Soil compaction – With those ultra-high stocking densities, some worry that excessive soil compaction may occur as a result of the hoof traffic. Here again, the research does not provide clear answers.

 It's late and I'm ready to punch this guy, so let's just go with "does not provide clear answers", even though he then goes on to point out that MOB results in more compaction in MI because, let's face it, we all know he's got an axe to grind at this point.

Very limited research data are available on this aspect, but the research in Michigan found that soil OM was higher in the RG,1,30K relative to the MOB,0.33,100K system at each increment in a 12-inch soil profile. Again, one should be cautious with conclusions until this research can be replicated across other soil types and landscape positions.

 So, not only does he preface and postface his statement, he still wants to say that the OM was lower in the MOB grazing, though he won't tell us by how much (so, not much), nor if it's significant (it's not; you don't preface and postface if it is).  I think his mother ran off with a MOB grazer and he's still emotionally scarred by it.

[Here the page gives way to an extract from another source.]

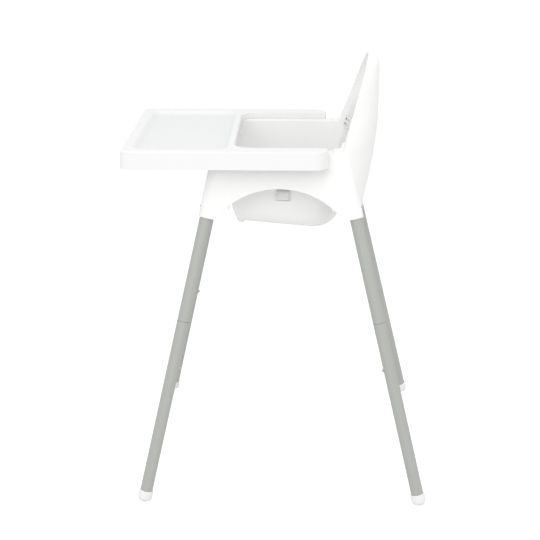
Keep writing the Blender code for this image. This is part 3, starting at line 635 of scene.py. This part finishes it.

The greenhouse gas emissions from the soil of the RG,1,30K pastures were 50 to 70 percent less than the MOB,0.33,100K system per animal unit. This is largely because the RG,1,30K and MOB,0.33,100K systems in their experiment were different in the stocking rate.

 This whole section is a jumbled mess.  There's no explanation of the testing parameters or timeline.  Are we talking about short-term emissions, because the high impact of MOB will expose more volatile elements in the short term compared to lower stock densities but, as I've pointed out, the long-term carbon sequestration of MOB grazing should be accounted for, as should the sequestration of methane and nitrous oxide from microbial and insect activity.

Profitability

 There's not enough info given to analyse this.  I suspect profit is listed on a per head basis, but it's not clear.  MOB grazing will almost certainly result in a lower profit per head, but it maximizes profit  (meat production) per acre, especially over a longer time period.  The way to maximize your per head profitability is to drop your stocking rate down, letting a few cows selectively graze your entire acreage.  Without knowing what the chart is actually supposed to represent, it's impossible to critique it.

Weaknesses and Data Gaps

 I like this.  Can we just say that encompasses the whole 'article' (I use the term loosely)?  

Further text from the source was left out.